* EXERCISE BRIEF: Each line from the one containing "for body, members" through the one containing "obj.matrix_parent_inverse = Matrix.Identity(4)" is to be retyped exactly, both end lines included, and all other lines left out.

[Some records]
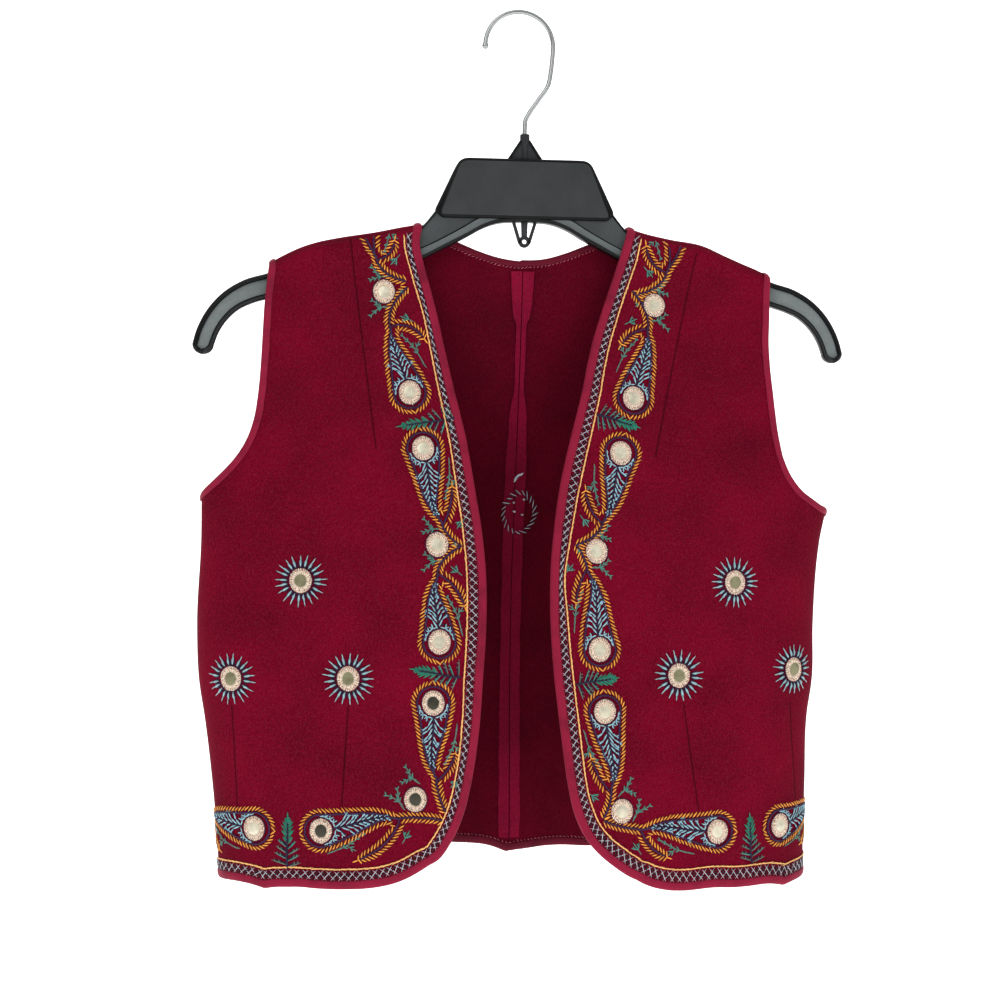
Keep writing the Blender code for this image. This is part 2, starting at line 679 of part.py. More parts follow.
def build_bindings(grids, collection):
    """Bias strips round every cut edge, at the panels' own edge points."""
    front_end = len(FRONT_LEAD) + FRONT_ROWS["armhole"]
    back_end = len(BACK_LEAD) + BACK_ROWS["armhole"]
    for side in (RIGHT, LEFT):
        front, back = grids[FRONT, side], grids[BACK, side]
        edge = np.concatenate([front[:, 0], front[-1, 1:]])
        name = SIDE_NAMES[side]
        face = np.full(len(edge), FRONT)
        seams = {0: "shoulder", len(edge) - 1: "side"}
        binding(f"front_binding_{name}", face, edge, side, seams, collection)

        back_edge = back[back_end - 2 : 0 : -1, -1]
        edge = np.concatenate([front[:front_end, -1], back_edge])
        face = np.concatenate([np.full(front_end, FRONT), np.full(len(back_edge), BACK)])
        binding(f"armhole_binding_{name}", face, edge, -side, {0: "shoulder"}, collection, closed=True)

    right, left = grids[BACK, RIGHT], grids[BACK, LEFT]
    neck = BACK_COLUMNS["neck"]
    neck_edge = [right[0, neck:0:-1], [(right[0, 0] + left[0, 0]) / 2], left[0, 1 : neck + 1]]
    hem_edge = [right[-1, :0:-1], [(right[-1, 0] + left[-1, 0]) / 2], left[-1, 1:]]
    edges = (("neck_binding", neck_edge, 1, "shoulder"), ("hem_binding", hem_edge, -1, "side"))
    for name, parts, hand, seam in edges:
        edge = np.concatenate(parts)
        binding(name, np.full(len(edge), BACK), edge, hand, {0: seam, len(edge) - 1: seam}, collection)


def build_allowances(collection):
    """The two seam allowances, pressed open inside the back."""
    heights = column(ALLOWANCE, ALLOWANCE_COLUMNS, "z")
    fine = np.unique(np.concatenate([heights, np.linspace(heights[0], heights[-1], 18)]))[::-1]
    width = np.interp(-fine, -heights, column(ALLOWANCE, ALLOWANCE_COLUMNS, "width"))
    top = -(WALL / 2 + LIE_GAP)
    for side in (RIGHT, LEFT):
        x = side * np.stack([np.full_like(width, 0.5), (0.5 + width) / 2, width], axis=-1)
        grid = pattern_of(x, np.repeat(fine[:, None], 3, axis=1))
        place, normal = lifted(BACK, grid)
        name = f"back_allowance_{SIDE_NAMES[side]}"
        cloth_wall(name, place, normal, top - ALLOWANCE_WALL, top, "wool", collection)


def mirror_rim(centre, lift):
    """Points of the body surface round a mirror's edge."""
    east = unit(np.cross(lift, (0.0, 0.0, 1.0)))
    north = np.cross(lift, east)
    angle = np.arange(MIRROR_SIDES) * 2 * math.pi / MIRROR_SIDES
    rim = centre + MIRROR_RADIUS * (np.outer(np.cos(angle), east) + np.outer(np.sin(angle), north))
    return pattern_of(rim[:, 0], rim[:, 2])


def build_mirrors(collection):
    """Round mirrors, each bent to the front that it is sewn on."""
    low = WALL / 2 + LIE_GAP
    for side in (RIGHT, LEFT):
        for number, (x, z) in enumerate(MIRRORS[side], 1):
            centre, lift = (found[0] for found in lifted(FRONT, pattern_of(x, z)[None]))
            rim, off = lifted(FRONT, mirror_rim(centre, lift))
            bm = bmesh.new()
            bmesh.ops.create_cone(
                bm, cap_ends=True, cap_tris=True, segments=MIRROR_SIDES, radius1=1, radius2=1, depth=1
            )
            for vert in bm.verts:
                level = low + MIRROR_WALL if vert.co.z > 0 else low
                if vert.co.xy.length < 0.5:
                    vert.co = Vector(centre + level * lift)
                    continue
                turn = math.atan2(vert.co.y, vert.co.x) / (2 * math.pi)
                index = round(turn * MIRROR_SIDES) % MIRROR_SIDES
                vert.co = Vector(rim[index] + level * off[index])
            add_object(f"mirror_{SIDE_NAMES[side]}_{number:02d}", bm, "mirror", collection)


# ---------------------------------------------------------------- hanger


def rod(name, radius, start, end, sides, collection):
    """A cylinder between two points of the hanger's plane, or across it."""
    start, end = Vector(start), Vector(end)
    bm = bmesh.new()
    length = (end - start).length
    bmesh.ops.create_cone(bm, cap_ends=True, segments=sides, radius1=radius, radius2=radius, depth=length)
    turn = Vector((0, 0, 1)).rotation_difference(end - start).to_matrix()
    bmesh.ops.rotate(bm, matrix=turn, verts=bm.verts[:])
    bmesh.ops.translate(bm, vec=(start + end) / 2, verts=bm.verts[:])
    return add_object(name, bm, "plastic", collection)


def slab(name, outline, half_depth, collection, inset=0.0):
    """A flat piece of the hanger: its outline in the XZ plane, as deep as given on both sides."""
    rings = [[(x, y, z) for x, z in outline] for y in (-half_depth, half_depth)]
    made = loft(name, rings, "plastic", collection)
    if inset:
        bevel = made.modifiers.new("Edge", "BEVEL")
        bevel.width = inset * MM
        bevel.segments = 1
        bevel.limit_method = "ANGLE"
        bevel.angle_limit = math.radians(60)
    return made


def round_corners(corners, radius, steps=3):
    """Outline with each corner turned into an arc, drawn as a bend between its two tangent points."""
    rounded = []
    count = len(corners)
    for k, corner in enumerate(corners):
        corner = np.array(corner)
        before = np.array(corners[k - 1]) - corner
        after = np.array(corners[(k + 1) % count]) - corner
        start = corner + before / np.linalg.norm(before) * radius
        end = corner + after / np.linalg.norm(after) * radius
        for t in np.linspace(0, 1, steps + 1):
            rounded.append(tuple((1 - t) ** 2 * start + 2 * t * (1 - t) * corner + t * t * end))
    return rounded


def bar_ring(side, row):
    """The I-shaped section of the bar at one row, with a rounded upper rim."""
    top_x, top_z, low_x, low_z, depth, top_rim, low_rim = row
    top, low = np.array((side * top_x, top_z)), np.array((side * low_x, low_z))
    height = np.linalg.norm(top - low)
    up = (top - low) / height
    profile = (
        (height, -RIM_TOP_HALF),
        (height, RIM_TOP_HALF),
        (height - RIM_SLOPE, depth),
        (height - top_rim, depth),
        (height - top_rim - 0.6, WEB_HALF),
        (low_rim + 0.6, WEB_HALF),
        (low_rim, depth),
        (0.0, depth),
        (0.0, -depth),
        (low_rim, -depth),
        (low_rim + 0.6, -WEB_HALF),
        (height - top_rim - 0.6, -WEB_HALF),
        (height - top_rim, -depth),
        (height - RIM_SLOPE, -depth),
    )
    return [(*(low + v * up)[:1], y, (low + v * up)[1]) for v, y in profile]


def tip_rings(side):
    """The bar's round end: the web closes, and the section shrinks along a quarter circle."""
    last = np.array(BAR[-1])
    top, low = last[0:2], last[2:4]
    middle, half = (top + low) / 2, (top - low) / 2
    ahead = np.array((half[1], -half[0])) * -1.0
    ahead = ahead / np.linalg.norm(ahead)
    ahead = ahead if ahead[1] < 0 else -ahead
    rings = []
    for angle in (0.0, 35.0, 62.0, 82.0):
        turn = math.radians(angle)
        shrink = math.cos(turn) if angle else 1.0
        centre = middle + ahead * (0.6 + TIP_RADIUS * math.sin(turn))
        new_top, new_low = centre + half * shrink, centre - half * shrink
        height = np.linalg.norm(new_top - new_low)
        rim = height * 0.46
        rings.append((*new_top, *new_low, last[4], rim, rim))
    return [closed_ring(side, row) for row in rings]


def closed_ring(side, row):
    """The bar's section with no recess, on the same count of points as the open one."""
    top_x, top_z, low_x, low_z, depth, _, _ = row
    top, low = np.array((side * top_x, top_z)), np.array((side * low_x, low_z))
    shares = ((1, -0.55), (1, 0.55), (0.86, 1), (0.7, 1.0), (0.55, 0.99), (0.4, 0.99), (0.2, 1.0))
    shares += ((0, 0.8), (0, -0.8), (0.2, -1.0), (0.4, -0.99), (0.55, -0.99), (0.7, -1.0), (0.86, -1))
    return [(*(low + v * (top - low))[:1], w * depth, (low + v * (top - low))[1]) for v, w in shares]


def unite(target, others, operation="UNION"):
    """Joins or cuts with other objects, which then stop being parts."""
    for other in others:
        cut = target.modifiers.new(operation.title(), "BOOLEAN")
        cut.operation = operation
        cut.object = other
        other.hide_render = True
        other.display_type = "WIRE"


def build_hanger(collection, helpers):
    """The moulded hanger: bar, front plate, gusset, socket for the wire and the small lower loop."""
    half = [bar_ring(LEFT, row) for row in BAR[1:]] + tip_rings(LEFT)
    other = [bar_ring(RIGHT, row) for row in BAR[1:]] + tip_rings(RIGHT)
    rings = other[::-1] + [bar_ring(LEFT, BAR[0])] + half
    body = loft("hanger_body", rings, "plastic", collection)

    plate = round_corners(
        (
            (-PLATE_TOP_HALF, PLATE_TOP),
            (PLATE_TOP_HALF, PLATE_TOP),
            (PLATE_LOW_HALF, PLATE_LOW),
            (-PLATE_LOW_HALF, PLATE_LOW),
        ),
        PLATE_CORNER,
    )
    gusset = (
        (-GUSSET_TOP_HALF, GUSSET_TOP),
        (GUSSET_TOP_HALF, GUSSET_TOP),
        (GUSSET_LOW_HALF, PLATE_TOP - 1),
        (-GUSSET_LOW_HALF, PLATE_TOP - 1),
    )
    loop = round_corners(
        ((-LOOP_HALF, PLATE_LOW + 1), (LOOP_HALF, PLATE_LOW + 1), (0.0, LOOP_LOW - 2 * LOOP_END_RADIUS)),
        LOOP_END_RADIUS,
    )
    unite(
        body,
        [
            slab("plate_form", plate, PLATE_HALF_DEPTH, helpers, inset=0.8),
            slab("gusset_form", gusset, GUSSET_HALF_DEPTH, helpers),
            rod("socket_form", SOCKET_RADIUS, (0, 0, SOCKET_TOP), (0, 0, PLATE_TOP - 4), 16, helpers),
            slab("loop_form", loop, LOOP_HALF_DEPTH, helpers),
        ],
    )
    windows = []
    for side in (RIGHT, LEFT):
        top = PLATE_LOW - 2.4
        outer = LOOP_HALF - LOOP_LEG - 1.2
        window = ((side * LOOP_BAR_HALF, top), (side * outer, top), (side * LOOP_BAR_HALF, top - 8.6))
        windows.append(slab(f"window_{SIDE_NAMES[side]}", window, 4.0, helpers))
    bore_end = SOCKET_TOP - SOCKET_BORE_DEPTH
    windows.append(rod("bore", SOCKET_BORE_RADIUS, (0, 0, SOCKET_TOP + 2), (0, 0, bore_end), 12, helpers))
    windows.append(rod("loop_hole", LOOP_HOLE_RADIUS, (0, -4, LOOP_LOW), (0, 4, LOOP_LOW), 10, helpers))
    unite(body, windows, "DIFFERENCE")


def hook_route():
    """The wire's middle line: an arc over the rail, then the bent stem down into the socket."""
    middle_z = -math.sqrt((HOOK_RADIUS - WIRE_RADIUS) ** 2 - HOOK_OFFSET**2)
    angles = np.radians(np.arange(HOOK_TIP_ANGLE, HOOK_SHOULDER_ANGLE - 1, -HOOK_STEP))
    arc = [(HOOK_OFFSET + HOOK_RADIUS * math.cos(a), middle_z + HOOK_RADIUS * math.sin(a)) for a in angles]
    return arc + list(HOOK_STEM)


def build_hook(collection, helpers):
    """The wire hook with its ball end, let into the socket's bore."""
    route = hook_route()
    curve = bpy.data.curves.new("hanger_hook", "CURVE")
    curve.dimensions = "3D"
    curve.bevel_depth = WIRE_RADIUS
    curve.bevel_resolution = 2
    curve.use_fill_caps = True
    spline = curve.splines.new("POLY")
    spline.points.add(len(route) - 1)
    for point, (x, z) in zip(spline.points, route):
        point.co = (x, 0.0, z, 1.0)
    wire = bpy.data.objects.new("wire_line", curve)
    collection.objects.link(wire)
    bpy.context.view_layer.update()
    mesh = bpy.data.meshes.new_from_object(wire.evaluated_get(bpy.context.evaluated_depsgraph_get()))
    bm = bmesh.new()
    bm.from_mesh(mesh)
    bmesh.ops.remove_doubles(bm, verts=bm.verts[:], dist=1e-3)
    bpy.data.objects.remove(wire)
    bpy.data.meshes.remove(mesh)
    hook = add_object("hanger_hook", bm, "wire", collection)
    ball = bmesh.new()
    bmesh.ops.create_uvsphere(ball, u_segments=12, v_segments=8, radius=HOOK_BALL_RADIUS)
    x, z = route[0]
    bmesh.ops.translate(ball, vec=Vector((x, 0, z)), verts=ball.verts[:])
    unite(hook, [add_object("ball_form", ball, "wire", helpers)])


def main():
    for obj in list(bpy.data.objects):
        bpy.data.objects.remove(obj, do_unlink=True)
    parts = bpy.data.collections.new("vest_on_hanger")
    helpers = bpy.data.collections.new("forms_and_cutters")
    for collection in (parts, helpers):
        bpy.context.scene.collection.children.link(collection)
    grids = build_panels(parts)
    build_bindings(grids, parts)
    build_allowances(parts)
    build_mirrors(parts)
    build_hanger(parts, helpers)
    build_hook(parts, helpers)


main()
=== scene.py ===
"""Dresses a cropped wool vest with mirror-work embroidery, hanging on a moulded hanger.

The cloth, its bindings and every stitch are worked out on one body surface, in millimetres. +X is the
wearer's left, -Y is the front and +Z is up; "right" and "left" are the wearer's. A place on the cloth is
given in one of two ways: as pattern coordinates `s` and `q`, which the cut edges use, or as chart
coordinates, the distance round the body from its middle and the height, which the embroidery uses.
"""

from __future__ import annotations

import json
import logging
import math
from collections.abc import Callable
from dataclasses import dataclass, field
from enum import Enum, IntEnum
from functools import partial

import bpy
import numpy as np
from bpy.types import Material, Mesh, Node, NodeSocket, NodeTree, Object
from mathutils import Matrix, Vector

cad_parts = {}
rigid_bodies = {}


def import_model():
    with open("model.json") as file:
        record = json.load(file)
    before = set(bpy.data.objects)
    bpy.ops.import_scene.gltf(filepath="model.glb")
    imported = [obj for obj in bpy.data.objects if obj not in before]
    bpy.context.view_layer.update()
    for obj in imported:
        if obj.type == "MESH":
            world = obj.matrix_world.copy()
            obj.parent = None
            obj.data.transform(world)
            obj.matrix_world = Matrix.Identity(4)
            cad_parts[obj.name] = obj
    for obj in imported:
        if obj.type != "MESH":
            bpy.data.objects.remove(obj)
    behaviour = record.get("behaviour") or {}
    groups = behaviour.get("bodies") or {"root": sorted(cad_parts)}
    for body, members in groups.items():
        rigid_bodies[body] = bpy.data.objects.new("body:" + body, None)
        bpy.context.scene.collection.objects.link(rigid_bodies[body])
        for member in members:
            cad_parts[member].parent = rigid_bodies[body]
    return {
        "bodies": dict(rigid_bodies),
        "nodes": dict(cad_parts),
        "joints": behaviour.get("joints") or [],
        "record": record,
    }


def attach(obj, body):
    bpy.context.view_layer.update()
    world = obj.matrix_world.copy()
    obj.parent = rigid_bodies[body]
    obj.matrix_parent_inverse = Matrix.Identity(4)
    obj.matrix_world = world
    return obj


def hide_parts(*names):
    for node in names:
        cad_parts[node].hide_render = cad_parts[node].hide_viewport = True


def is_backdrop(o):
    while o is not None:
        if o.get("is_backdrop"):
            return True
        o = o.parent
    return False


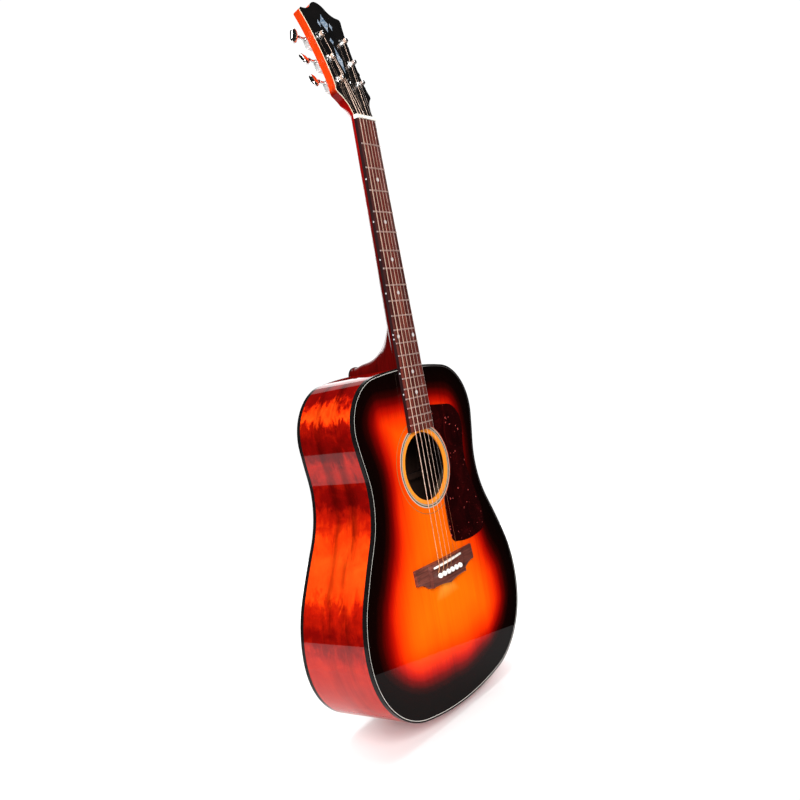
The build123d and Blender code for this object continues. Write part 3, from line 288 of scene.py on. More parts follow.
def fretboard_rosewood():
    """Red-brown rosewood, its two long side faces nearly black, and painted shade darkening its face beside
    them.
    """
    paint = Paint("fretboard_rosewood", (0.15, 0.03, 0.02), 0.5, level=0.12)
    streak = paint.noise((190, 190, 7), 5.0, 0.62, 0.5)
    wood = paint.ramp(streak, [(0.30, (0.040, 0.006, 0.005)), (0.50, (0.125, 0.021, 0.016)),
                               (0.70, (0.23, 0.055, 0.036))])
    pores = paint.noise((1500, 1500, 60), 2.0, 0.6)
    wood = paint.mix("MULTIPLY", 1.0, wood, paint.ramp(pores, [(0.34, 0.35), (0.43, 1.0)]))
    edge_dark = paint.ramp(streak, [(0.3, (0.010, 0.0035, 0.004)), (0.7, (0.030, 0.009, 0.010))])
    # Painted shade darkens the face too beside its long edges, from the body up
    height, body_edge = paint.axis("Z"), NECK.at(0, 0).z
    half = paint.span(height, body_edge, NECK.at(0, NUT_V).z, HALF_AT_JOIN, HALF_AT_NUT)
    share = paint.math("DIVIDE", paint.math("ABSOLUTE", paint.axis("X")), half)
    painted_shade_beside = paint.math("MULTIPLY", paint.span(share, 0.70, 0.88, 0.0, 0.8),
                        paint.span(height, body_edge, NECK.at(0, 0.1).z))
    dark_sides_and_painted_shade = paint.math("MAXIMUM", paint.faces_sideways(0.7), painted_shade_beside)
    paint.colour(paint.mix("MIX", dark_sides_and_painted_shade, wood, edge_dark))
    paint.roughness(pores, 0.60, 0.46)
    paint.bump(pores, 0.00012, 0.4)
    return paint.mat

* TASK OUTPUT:
    for body, members in groups.items():
        rigid_bodies[body] = bpy.data.objects.new("body:" + body, None)
        bpy.context.scene.collection.objects.link(rigid_bodies[body])
        for member in members:
            cad_parts[member].parent = rigid_bodies[body]
    return {
        "bodies": dict(rigid_bodies),
        "nodes": dict(cad_parts),
        "joints": behaviour.get("joints") or [],
        "record": record,
    }


def attach(obj, body):
    bpy.context.view_layer.update()
    world = obj.matrix_world.copy()
    obj.parent = rigid_bodies[body]
    obj.matrix_parent_inverse = Matrix.Identity(4)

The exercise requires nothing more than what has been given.